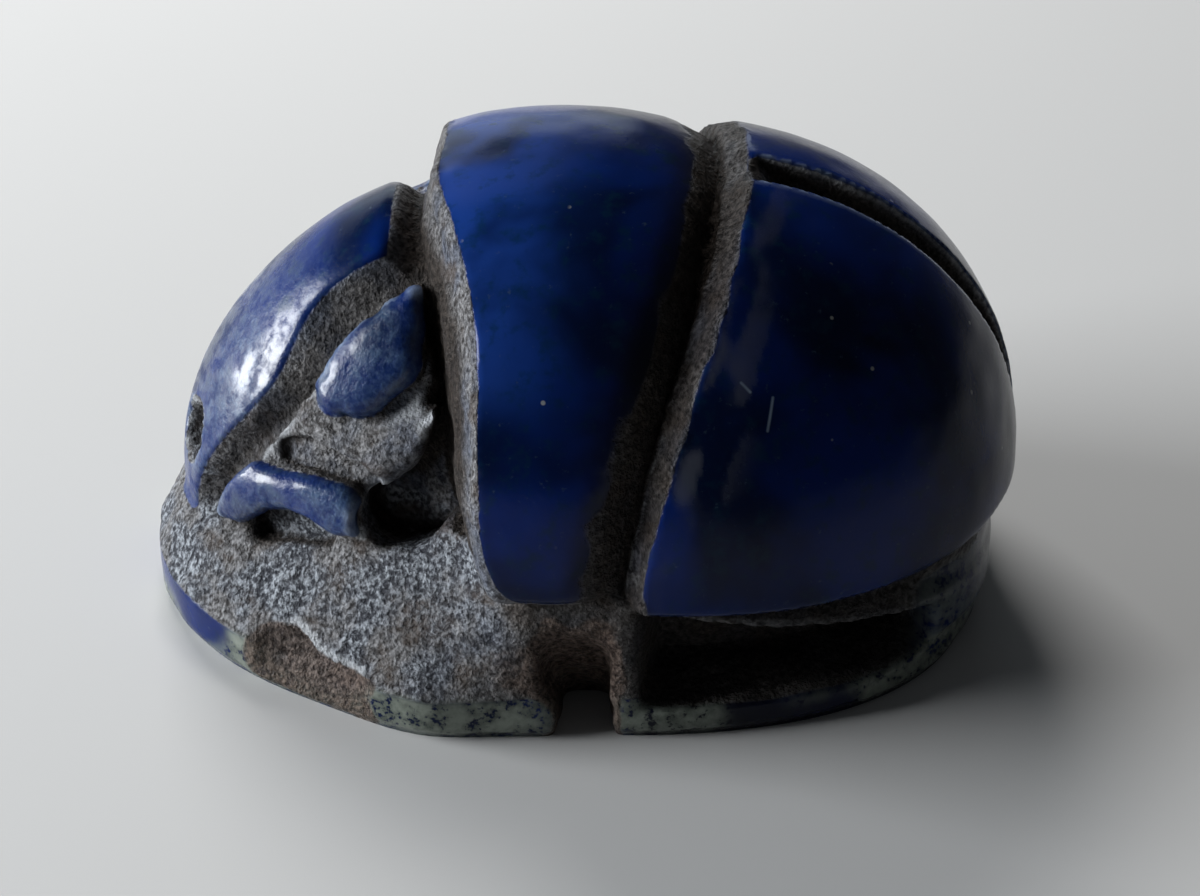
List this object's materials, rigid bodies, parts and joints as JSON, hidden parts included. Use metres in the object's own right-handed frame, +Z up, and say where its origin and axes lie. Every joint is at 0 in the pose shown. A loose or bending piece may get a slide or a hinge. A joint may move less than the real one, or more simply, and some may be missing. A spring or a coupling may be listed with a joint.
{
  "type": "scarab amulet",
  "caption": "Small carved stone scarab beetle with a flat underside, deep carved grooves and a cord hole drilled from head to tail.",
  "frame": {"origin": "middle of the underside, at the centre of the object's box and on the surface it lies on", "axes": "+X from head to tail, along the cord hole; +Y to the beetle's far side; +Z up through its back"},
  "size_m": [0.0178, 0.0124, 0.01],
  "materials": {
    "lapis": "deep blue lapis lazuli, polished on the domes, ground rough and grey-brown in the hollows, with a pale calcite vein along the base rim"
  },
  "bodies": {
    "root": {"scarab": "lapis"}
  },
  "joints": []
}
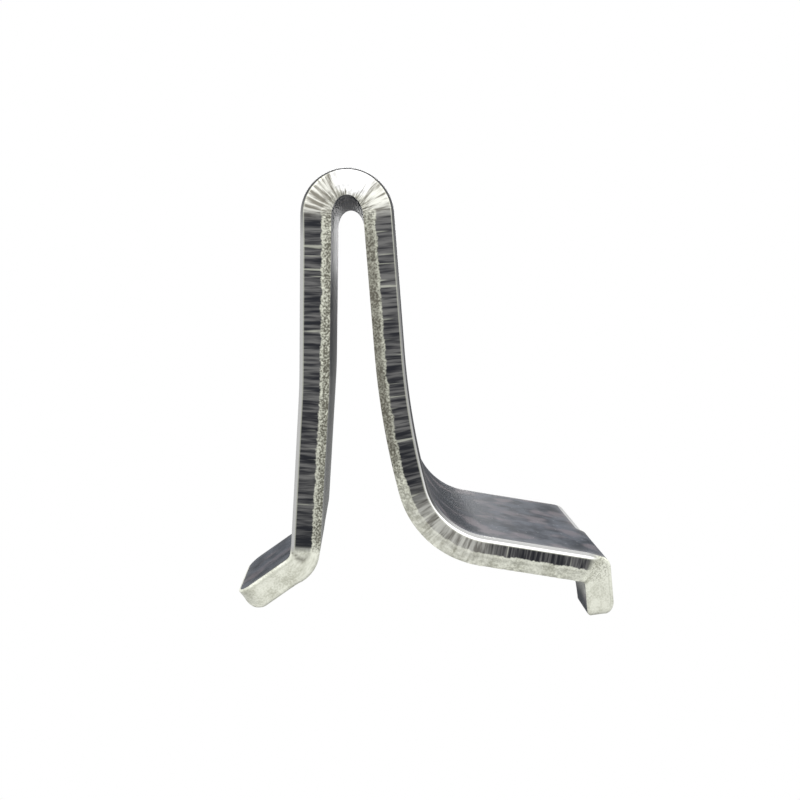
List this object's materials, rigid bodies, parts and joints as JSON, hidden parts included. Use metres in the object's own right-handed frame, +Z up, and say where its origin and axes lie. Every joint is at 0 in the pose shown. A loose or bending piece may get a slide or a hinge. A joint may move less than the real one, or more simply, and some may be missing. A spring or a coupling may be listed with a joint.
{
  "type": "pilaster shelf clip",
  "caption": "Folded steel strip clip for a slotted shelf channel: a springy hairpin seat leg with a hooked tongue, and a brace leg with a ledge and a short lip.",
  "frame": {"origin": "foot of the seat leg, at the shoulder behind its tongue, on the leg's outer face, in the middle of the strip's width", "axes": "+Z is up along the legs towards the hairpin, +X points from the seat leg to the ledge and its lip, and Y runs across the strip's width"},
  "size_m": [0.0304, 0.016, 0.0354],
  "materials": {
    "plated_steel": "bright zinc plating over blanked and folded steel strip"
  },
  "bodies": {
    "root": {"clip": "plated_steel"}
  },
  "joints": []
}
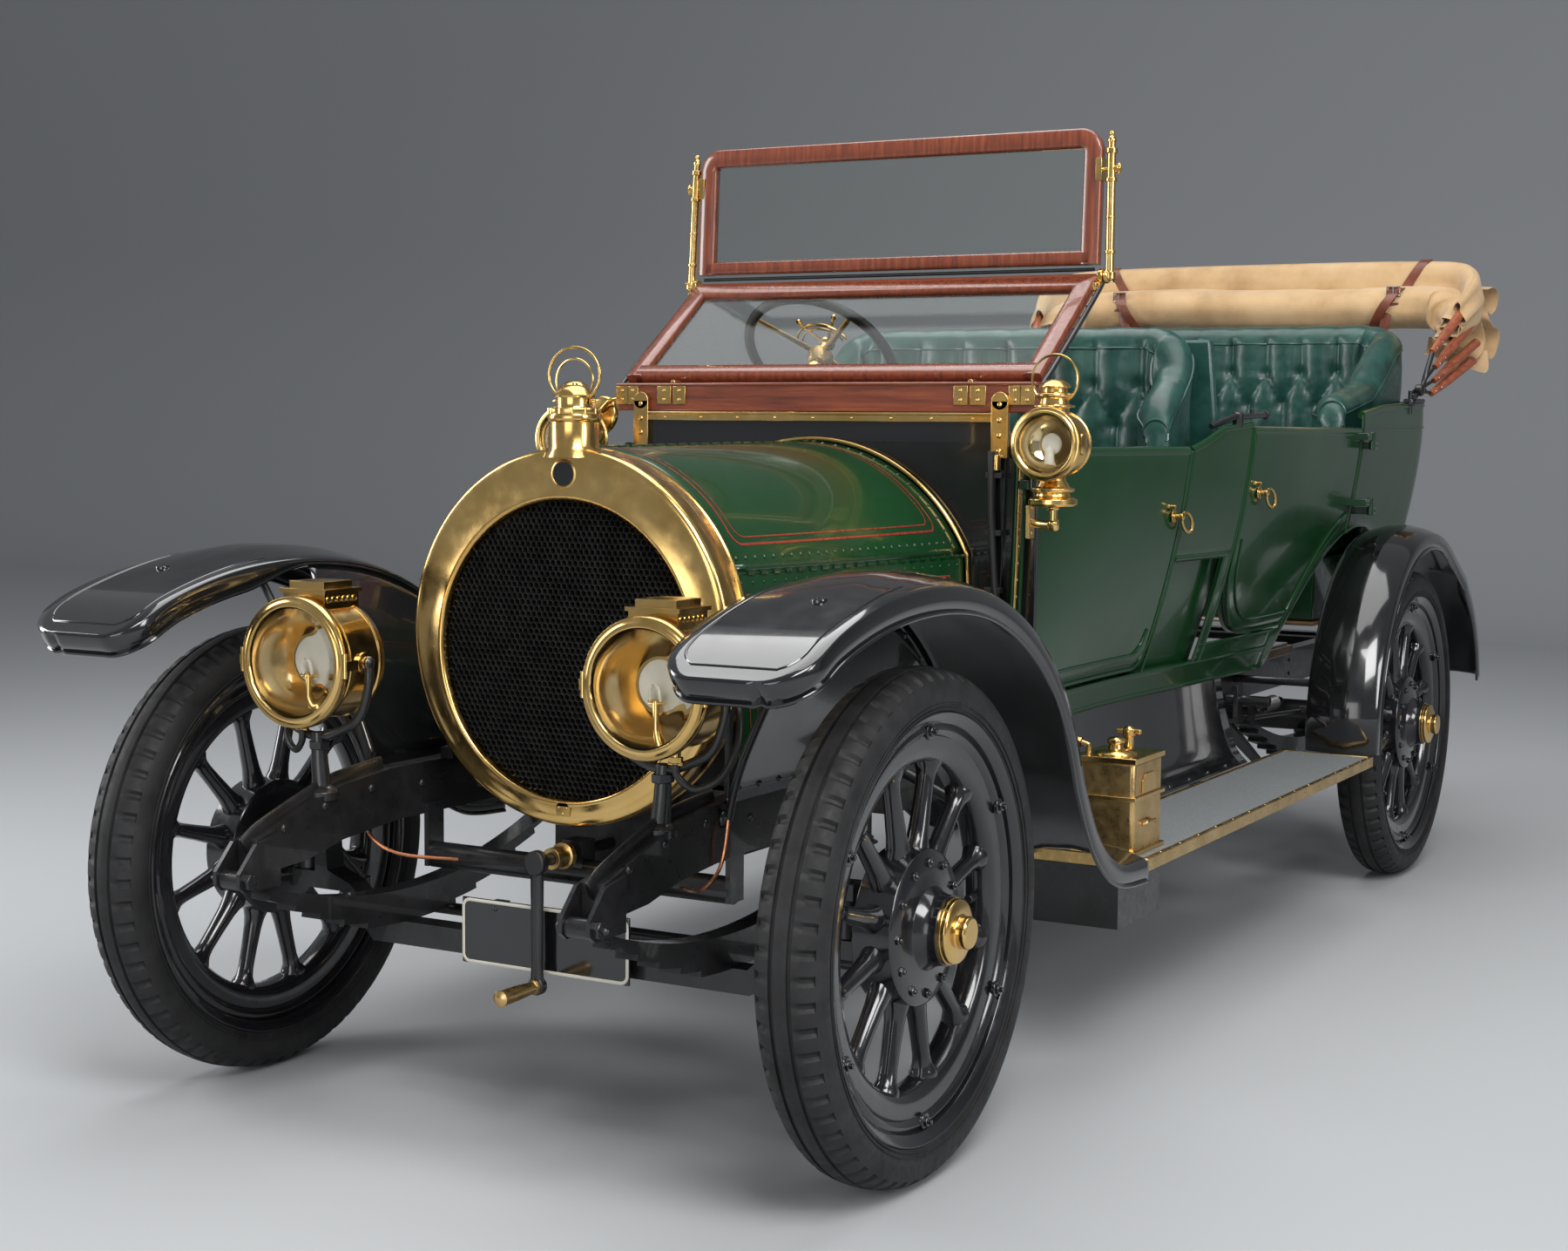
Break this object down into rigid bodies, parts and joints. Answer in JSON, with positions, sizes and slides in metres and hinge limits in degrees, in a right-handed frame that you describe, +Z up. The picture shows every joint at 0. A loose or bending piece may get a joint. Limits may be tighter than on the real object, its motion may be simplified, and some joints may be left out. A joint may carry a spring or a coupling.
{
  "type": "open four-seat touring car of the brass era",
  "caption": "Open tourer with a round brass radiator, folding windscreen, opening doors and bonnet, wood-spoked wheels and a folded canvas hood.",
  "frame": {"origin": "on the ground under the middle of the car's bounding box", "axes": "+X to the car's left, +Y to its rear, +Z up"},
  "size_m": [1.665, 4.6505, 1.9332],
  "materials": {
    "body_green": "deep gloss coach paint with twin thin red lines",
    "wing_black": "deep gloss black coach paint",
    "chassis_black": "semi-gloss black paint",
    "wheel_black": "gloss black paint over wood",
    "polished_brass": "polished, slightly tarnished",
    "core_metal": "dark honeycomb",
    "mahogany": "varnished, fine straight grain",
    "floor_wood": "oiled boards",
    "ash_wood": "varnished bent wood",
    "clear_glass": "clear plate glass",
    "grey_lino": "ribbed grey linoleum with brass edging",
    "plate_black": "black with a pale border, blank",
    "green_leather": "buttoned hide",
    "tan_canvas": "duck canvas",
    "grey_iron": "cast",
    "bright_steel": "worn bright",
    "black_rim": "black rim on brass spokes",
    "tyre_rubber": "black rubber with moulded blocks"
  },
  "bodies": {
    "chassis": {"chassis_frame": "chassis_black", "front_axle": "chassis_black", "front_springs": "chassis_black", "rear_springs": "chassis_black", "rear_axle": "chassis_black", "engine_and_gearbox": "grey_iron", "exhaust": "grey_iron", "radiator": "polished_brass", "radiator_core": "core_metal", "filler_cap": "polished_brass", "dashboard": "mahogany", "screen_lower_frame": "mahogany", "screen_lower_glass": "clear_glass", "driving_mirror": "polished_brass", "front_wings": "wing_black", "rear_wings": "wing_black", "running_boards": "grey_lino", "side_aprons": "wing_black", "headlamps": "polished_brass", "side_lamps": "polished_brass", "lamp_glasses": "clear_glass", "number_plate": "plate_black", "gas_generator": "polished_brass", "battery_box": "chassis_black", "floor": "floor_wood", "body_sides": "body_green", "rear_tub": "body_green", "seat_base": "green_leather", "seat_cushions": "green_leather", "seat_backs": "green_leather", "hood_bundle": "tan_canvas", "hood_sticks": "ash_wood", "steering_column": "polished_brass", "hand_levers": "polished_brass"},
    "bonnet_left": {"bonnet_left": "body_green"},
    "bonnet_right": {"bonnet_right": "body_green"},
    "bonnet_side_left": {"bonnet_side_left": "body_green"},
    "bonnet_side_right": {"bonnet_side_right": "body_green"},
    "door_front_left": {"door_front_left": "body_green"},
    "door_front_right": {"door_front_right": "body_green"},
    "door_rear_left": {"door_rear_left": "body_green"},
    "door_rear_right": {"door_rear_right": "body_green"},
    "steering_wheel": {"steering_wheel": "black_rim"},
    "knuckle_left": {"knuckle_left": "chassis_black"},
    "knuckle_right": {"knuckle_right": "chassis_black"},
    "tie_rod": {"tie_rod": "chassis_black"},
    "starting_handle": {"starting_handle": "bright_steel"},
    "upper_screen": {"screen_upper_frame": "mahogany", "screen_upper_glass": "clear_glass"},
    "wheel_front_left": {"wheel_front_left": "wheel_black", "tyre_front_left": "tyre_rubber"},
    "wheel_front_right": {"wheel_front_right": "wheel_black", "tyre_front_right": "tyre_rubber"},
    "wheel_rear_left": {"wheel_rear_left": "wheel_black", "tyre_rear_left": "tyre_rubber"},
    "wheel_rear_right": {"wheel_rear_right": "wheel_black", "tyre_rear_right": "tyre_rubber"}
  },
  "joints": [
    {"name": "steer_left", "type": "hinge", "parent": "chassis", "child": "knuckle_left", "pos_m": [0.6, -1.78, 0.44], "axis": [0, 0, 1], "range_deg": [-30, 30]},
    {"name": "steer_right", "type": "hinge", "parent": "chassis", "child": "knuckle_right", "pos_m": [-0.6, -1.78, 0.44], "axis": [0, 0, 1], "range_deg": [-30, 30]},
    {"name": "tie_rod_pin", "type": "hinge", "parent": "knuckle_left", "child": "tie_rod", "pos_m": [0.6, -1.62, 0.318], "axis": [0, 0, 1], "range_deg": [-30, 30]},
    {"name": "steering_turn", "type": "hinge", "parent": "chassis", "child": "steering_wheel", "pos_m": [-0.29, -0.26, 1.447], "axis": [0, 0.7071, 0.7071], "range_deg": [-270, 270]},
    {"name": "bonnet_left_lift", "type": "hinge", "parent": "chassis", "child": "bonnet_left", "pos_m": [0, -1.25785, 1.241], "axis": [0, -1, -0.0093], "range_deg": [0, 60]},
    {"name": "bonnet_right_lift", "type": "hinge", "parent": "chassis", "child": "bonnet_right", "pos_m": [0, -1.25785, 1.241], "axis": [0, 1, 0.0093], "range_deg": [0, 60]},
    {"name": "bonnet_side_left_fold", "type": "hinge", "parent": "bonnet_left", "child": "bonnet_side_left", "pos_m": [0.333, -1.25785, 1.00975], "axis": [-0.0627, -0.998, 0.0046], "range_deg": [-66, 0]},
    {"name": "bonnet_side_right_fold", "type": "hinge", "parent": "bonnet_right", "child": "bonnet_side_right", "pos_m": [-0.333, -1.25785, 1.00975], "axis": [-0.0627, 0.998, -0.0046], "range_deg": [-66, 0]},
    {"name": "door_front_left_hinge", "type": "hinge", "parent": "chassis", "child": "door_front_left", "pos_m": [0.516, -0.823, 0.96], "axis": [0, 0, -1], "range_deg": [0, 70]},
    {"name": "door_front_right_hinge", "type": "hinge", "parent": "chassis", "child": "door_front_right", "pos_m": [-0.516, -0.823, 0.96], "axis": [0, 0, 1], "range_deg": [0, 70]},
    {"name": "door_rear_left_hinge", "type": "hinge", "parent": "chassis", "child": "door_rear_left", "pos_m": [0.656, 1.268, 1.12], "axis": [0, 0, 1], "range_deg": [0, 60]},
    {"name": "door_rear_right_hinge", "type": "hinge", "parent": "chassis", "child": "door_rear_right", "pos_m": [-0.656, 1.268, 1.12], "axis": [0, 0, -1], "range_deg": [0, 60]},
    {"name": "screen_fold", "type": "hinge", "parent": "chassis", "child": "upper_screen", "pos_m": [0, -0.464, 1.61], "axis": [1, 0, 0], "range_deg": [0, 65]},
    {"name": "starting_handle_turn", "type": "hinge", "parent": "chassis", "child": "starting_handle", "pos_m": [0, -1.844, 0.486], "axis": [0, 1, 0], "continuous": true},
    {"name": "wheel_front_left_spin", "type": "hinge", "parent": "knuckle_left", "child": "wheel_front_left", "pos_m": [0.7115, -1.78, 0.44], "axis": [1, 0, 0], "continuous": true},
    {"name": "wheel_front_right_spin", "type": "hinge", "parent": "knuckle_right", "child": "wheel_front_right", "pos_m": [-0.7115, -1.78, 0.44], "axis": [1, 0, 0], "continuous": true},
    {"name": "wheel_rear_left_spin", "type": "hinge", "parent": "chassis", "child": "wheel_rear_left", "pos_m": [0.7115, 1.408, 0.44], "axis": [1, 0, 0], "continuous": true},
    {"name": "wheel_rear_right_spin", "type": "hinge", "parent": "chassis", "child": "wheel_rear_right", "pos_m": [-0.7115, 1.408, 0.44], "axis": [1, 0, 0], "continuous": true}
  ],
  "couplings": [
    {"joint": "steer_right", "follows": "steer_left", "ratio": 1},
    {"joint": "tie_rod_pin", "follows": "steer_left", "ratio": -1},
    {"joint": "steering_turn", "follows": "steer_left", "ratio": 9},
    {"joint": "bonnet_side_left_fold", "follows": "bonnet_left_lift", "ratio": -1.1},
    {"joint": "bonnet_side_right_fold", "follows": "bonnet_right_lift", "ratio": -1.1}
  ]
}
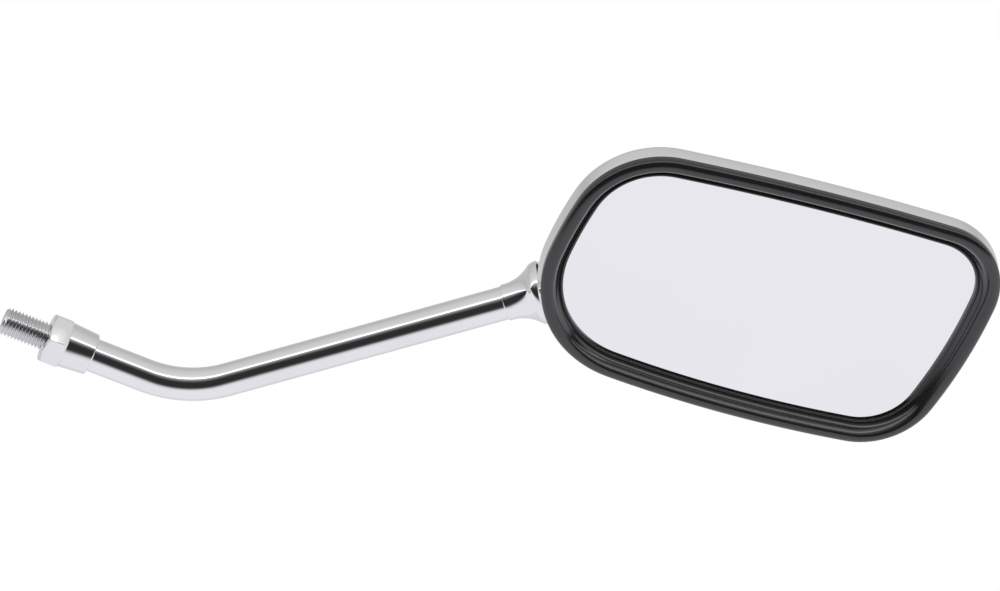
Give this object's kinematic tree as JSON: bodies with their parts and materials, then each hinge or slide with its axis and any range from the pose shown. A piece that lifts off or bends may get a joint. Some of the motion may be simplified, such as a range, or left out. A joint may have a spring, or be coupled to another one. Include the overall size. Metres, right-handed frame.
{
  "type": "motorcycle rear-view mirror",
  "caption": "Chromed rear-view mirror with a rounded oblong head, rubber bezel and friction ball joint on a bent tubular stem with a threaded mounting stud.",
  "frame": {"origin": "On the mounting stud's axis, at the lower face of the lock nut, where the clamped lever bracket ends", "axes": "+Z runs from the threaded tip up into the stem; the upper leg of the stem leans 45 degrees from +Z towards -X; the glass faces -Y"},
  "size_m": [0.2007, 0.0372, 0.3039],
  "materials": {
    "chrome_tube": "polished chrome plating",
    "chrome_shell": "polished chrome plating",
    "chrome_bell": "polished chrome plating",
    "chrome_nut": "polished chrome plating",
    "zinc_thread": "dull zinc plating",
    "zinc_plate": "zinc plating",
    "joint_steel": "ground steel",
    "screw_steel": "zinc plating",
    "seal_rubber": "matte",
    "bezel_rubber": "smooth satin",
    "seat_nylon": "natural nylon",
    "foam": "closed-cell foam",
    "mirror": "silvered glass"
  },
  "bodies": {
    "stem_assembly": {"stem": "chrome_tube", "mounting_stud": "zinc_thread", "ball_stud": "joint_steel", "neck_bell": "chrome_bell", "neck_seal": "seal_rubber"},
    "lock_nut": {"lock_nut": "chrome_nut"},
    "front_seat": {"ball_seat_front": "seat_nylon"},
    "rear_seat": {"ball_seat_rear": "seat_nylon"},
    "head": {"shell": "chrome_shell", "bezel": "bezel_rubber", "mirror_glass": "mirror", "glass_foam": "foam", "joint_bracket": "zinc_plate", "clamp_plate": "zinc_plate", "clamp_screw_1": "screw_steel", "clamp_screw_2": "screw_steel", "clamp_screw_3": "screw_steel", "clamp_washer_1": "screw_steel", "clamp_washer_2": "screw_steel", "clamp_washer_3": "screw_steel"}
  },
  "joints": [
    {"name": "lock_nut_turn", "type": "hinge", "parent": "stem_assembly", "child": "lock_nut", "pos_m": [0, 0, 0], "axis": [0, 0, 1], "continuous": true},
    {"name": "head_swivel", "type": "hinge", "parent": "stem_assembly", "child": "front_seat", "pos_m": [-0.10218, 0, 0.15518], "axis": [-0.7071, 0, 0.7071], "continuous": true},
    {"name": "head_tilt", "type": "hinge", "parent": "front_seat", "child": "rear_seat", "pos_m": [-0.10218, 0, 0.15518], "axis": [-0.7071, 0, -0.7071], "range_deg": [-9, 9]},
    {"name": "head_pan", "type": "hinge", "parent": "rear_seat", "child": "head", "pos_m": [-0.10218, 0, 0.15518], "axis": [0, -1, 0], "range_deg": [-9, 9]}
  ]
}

══════

Stated problem
Track down every line holding the string "that" and copy it.

Solution for this exercise
Break this object down into rigid bodies, parts and joints. Answer in JSON, with positions, sizes and slides in metres and hinge limits in degrees, in a right-handed frame that you describe, +Z up. The picture shows every joint at 0. A loose or bending piece may get a joint. Limits may be tighter than on the real object, its motion may be simplified, and some joints may be left out. A joint may carry a spring or a coupling.
Give this object's kinematic tree as JSON: bodies with their parts and materials, then each hinge or slide with its axis and any range from the pose shown. A piece that lifts off or bends may get a joint. Some of the motion may be simplified, such as a range, or left out. A joint may have a spring, or be coupled to another one. Include the overall size. Metres, right-handed frame.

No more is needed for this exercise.